As described earlier, the achievement of end-to-end lossless transmission through PFC and ECN relies on the configuration of different thresholds. The proper configuration of these thresholds involves fine-grained management of the switch's MMU, which refers to the management of the switch's buffer.

6. Conclusion

RDMA networks achieve lossless transmission by deploying PFC and ECN functionalities within the network. PFC technology allows us to control the traffic of RDMA-specific queues on the link and exert backpressure on upstream devices when congestion occurs at the ingress port of the switch. With ECN technology, we can achieve end-to-end congestion control by marking packets with ECN when congestion occurs at the egress port of the switch and causing the sending end to reduce its transmission rate.

To fully leverage the high-performance forwarding capabilities of the network, it is generally recommended to adjust the buffer thresholds for ECN and PFC in a way that ECN triggers faster than PFC. This allows the network to continue forwarding data at full speed while actively reducing the sending rate from the server.
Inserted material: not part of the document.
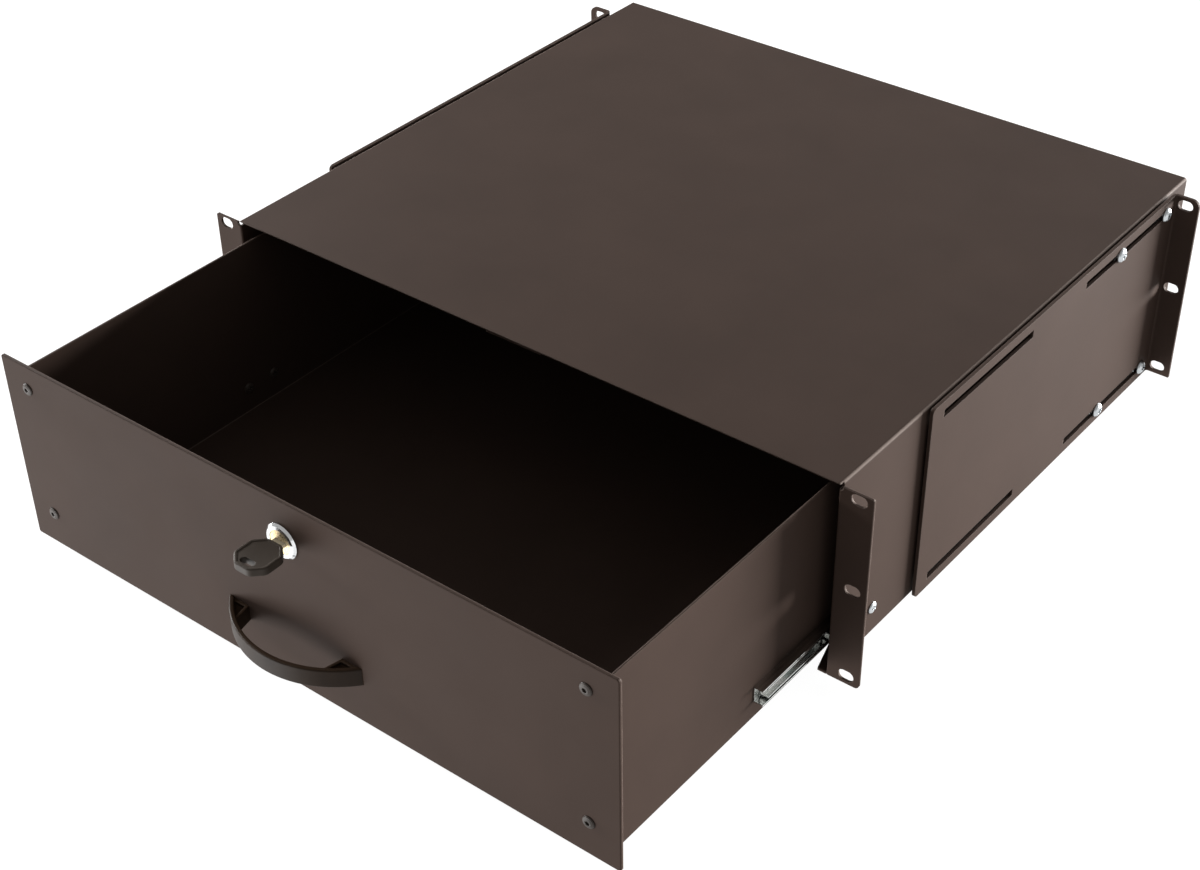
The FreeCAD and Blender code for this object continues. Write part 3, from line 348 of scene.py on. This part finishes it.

If the issue persists, PFC can be used to pause packet transmission from upstream switches, resulting in a decrease in network throughput but without packet loss.

When applying RDMA in data center networks, it is essential to address the requirements for lossless network transmission and also focus on fine-grained operations and maintenance to meet the demands of latency-sensitive and packet loss-sensitive network environments. Additionally, there are some deployment challenges in RDMA networks, such as PFC storms, deadlock issues, and complex ECN threshold design in multi-tier networks. NADDOD's experts have conducted research and accumulated knowledge on these issues and look forward to discussing them further with the community.